Neppure la signora Dina, che ci passa la settimana facendo la cresta sui soldi della spesa. Fuori casa non ha mai lavorato. Il marito le dà i soldi col contagocce e lei un giorno ha cominciato a giocare: ‘Vedi un po’ che me metto un po’ di soldi da parte’. Ignorando però che sarebbe meglio accantonarli piuttosto che regalarli a una macchina – o meglio a un gestore – che ne ha già in quantità. “Se mio marito sapesse che gioco, mi darebbe un sacco di botte”. Lei è l’unica a sbottonarsi di più, a riconoscere – anche se con esitazione – che il gioco le nuoce al portafoglio e all’umore: quando perde sta così giù che gira per il quartiere un’oretta prima di farsi passare la rabbia. Una volta – racconta – era così presa dal gioco che non si è accorta nemmeno che era arrivata l’ora di pranzo e il marito, vedendola rincasare alle tre, le ha fatto una lavata di capo che non si dimenticherà facilmente. Dina, per ora, non ha avuto coraggio di rivolgersi a qualcuno, ignora che ci siano psicologi e associazioni pronti a darle una mano. Un’associazione come la Siipac (Società italiana di Intervento sulle Patologie Compulsive) che, per altro, ha sede anche a Roma.

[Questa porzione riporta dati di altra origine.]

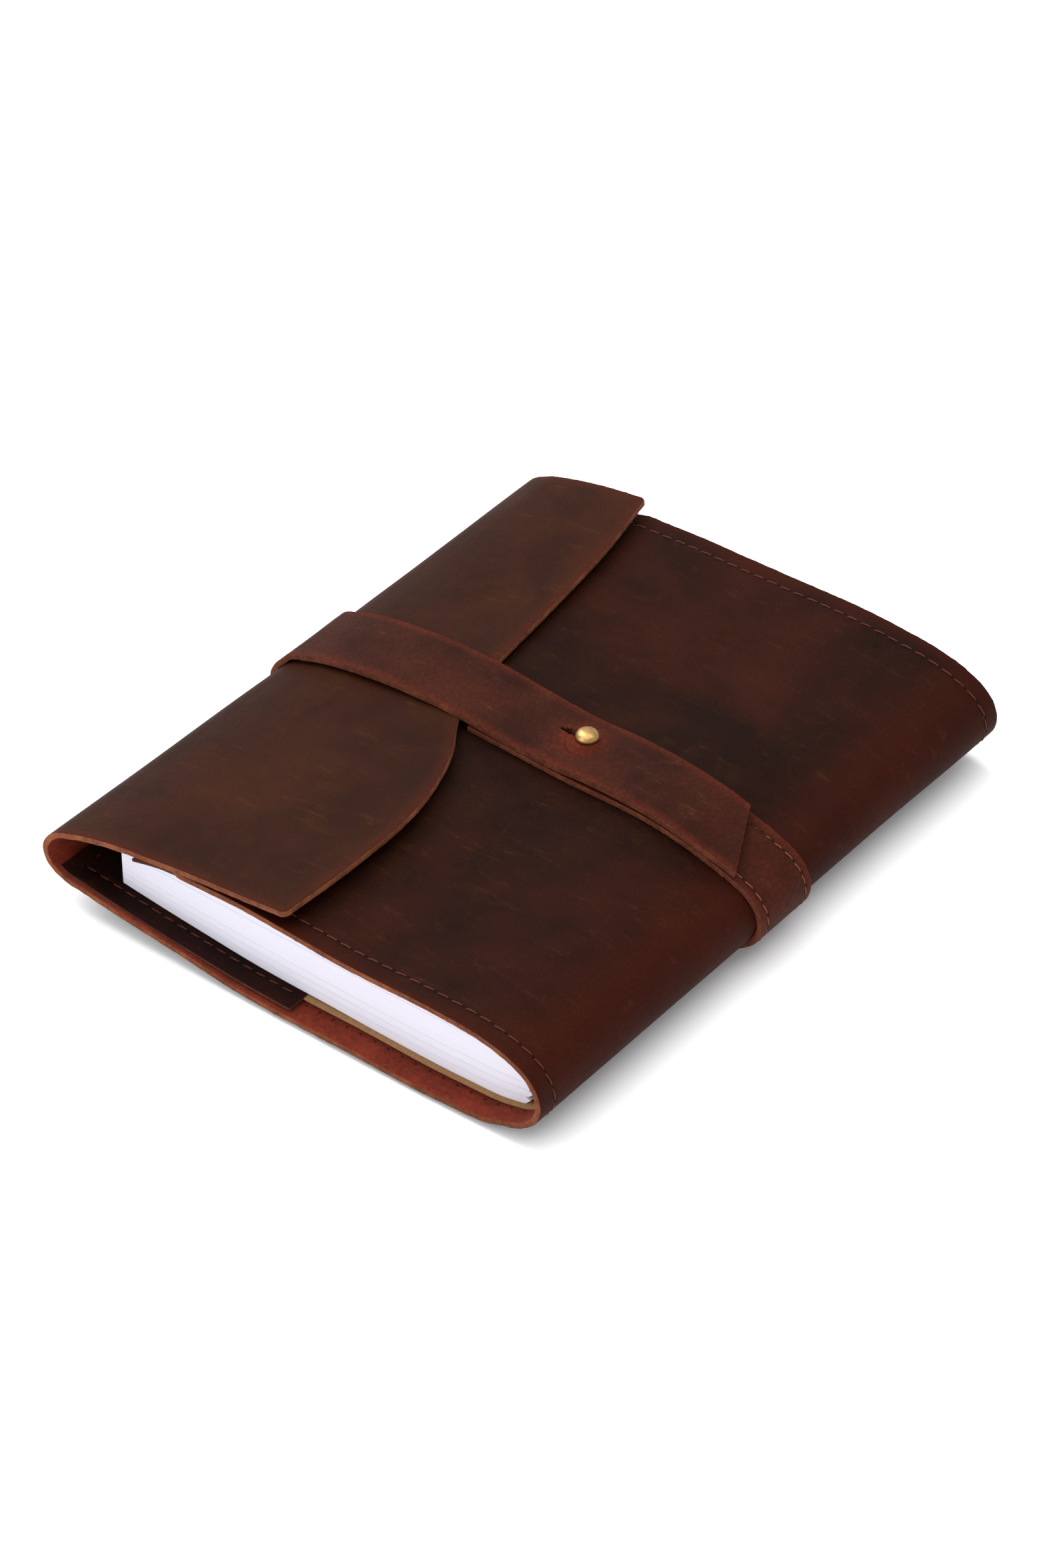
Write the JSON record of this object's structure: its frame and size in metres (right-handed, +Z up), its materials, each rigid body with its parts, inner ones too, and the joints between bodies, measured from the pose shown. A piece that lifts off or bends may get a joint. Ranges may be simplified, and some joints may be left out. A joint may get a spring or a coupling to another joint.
{
  "type": "leather notebook cover",
  "caption": "Wrap-round leather notebook cover with a curved fold-over flap, a strap closed by a brass stud, inner pockets and a sewn page block in kraft card.",
  "frame": {"origin": "middle of the footprint, on the surface the cover lies on", "axes": "+X from the fore-edge fold to the spine, +Y from foot to head, +Z up out of the front cover"},
  "size_m": [0.1889, 0.226, 0.0427],
  "materials": {
    "hide_leather": "dark brown pull-up leather, grain side out, raw cut edges, suede flesh side",
    "strap_leather": "reddish brown pull-up leather with a fine pebbled grain and raw cut edges",
    "pocket_leather": "thinner dark brown leather, grain side in",
    "stud_brass": "polished brass with a faint tarnish",
    "paper": "cool white cut page edges",
    "kraft_card": "plain brown kraft card",
    "thread": "waxed rust-red thread"
  },
  "bodies": {
    "back": {"back_cover": "hide_leather", "back_pocket": "pocket_leather", "kraft_card_back": "kraft_card", "signature_1": "paper", "signature_2": "paper", "signature_3": "paper", "signature_4": "paper", "signature_5": "paper", "signature_6": "paper", "signature_7": "paper", "binding_thread": "thread", "strap_back": "strap_leather", "back_edge_stitching": "thread", "back_pocket_stitching": "thread", "strap_stitching": "thread"},
    "flap": {"flap": "hide_leather", "strap_fold": "strap_leather"},
    "slot_strap": {"strap_slot_end": "strap_leather"},
    "front": {"front_cover": "hide_leather", "front_pocket": "pocket_leather", "kraft_card_front": "kraft_card", "front_edge_stitching": "thread", "front_pocket_stitching": "thread"},
    "stud_strap": {"strap_stud_end": "strap_leather", "stud": "stud_brass", "stud_screw": "stud_brass"},
    "top_pages": {"signature_8": "paper"}
  },
  "joints": [
    {"name": "flap_open", "type": "hinge", "parent": "back", "child": "flap", "pos_m": [-0.09485, 0, 0.01855], "axis": [0, -1, 0], "range_deg": [0, 170]},
    {"name": "slot_end_lift", "type": "hinge", "parent": "flap", "child": "slot_strap", "pos_m": [-0.07201, 0, 0.0347], "axis": [0, -1, 0], "range_deg": [0, 30]},
    {"name": "front_open", "type": "hinge", "parent": "back", "child": "front", "pos_m": [0.08133, 0, 0.03245], "axis": [0, 1, 0], "range_deg": [0, 170]},
    {"name": "stud_end_lift", "type": "hinge", "parent": "front", "child": "stud_strap", "pos_m": [0.07922, 0, 0.03313], "axis": [0, 1, 0], "range_deg": [0, 90]},
    {"name": "top_pages_turn", "type": "hinge", "parent": "back", "child": "top_pages", "pos_m": [0.0785, 0, 0.0253], "axis": [0, 1, 0], "range_deg": [0, 160]}
  ],
  "couplings": [
    {"joint": "front_open", "follows": "flap_open", "ratio": 0.2},
    {"joint": "top_pages_turn", "follows": "flap_open", "ratio": 0.1},
    {"joint": "stud_end_lift", "follows": "slot_end_lift", "ratio": 0.5}
  ]
}
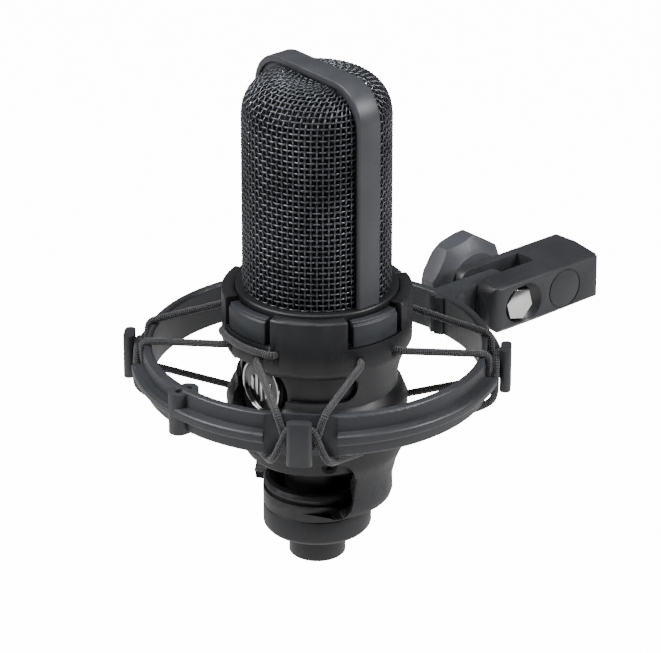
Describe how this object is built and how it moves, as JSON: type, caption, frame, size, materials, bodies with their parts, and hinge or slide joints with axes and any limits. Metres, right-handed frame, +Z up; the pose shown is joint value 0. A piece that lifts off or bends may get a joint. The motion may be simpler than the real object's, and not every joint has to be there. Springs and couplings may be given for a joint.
{
  "type": "condenser microphone",
  "caption": "Side-address condenser microphone with a woven grille, held by elastic cords in a ring shock mount on a swivel clamp.",
  "frame": {"origin": "centre of the output connector's mouth", "axes": "+Z up along the microphone, its front faces -Y, the stand clamp lies towards +Y, +X to the front's right"},
  "size_m": [0.1184, 0.1711, 0.169],
  "materials": {
    "body": "satin black powder coat",
    "rib": "satin dark grey paint",
    "mesh": "black woven steel wire",
    "moulding": "fine-textured dark moulded nylon",
    "grip": "satin dark grey soft plastic",
    "ring": "fine-textured grey moulded nylon",
    "cord": "braided elastic cord",
    "clamp": "satin moulded nylon",
    "knob": "satin grey moulded knob",
    "bright": "polished nickel plate",
    "black_steel": "black oxide screw",
    "steel": "bright zinc plate",
    "brass": "machined brass",
    "badge": "gloss black enamel",
    "insulator": "black insulator",
    "film": "gold-sputtered film",
    "board": "green solder mask",
    "can": "drawn can",
    "sleeve": "red sleeve",
    "rubber": "black rubber",
    "fibre": "brown fibre"
  },
  "bodies": {
    "clamp": {"swivel_clamp": "clamp", "clamp_bolt": "bright", "friction_washers": "fibre", "thread_insert": "brass"},
    "ring": {"suspension_ring": "ring", "upper_elastic": "cord", "lower_elastic": "cord"},
    "cradle": {"cradle": "moulding", "collar_grips": "grip", "seat_washer": "rubber", "front_cord_bridge": "cord"},
    "microphone": {"body_shell": "body", "top_ring": "body", "grille_frame": "rib", "outer_mesh_front": "mesh", "outer_mesh_rear": "mesh", "inner_mesh": "mesh", "badge_ring": "bright", "badge_disc": "badge", "badge_bars": "bright", "base_neck": "body", "output_shell": "body", "base_screws": "black_steel", "xlr_insert": "insulator", "xlr_pins": "bright", "switch_plate": "insulator", "capsule_body": "brass", "backplate": "brass", "diaphragms": "film", "clamp_rings": "brass", "capsule_screws": "steel", "capsule_saddle": "insulator", "isolator": "rubber", "top_deck": "body", "deck_screws": "steel", "circuit_board": "board", "board_brackets": "steel", "transformer": "can", "capacitors": "sleeve", "transistors": "insulator", "capsule_leads": "sleeve", "output_leads": "sleeve"},
    "low_cut": {"low_cut_switch": "insulator"},
    "pad": {"pad_switch": "insulator"},
    "lock": {"locking_ring": "moulding"},
    "knob_slide": {"knob_washer": "steel"},
    "knob": {"clamp_knob": "knob", "knob_insert": "brass"}
  },
  "joints": [
    {"name": "tilt", "type": "hinge", "parent": "clamp", "child": "ring", "pos_m": [0, 0.0777, 0.0683], "axis": [1, 0, 0], "range_deg": [-90, 90]},
    {"name": "bounce", "type": "slide", "parent": "ring", "child": "cradle", "axis": [0, 0, 1], "range_m": [-0.004, 0.004], "stiffness_N_per_m": 1600, "springref_m": 0.003, "deforming": ["upper_elastic", "lower_elastic"]},
    {"name": "lift_out", "type": "slide", "parent": "cradle", "child": "microphone", "axis": [0, 0, 1], "range_m": [0, 0.1]},
    {"name": "lock_turn", "type": "hinge", "parent": "cradle", "child": "lock", "pos_m": [0, 0, 0.0143], "axis": [0, 0, 1], "range_deg": [0, 60]},
    {"name": "low_cut_slide", "type": "slide", "parent": "microphone", "child": "low_cut", "axis": [1, 0, 0], "range_m": [0, 0.003]},
    {"name": "pad_slide", "type": "slide", "parent": "microphone", "child": "pad", "axis": [1, 0, 0], "range_m": [0, 0.003]},
    {"name": "knob_back_off", "type": "slide", "parent": "clamp", "child": "knob_slide", "axis": [-1, 0, 0], "range_m": [0, 0.00125]},
    {"name": "knob_turn", "type": "hinge", "parent": "knob_slide", "child": "knob", "pos_m": [-0.016, 0.0777, 0.0683], "axis": [-1, 0, 0], "range_deg": [0, 360]}
  ],
  "couplings": [
    {"joint": "knob_back_off", "follows": "knob_turn", "m_per_rad": 0.000198}
  ]
}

Toccanti le storie delle persone che vi si sono rivolte. Quasi tutte per ‘uscire dal gioco’ ma in fondo perché avevano bisogno di ascolto, condivisione. Avevano bisogno di non sentirsi sole. Come il ragazzo che ha cominciato a giocare nel ’95 con gli amici fino ad arrivare al ’99 quando la sua passione per l’azzardo si è trasformata in un’autentica compulsione.
Ha iniziato ad essere aggressivo coi genitori, a chieder loro sempre più soldi a ricorrere ai farmaci sotto consiglio medico per poi finire con l’utilizzarli per togliersi la vita. E così per due volte, tra astinenza da gioco e supporto psicologico fino ad arrivare al contatto con l’associazione con cui inizierà il percorso terapeutico una volta uscito dalla clinica psichiatrica che attualmente lo ospita. Oltre alla sua, tra le tante, c’è la testimonianza di una donna del nord. Ha una gemella e un fratello più grande ed ha iniziato a dilapidare i suoi soldi al video poker dopo una storia affatto semplice. Sebbene racconti un’infanzia e adolescenza piuttosto serene, non omette l’abuso sessuale che subì da un amico di famiglia a otto anni, il primo rapporto completo a 17 contro volontà e un matrimonio con un marito distratto e infedele. Così inizia la sua sindrome da gioco e - per sua ammissione - cerca protezione nello sfidare una macchina, nell’impossibilità di confrontarsi con la sua vita. A render ancor più tragica la storia, il fatto che tornando da un casinò in Slovenia, dopo averla spinta a farsi accompagnare, ha perso la madre in un incidente automobilistico.
Insomma, una vita per cui il gioco ha significato perdite immani di denaro, di affetti e di dignità. Ma oggi, seppur triste, questa donna si ritiene fortunata. Grazie alla Siipac è uscita dalla dipendenza dal gioco: “Con loro mi sono resa conto che l’azzardo è stato per me una fuga e mai un conforto. Mi sento miracolata ad essere uscita da quel gorgo”.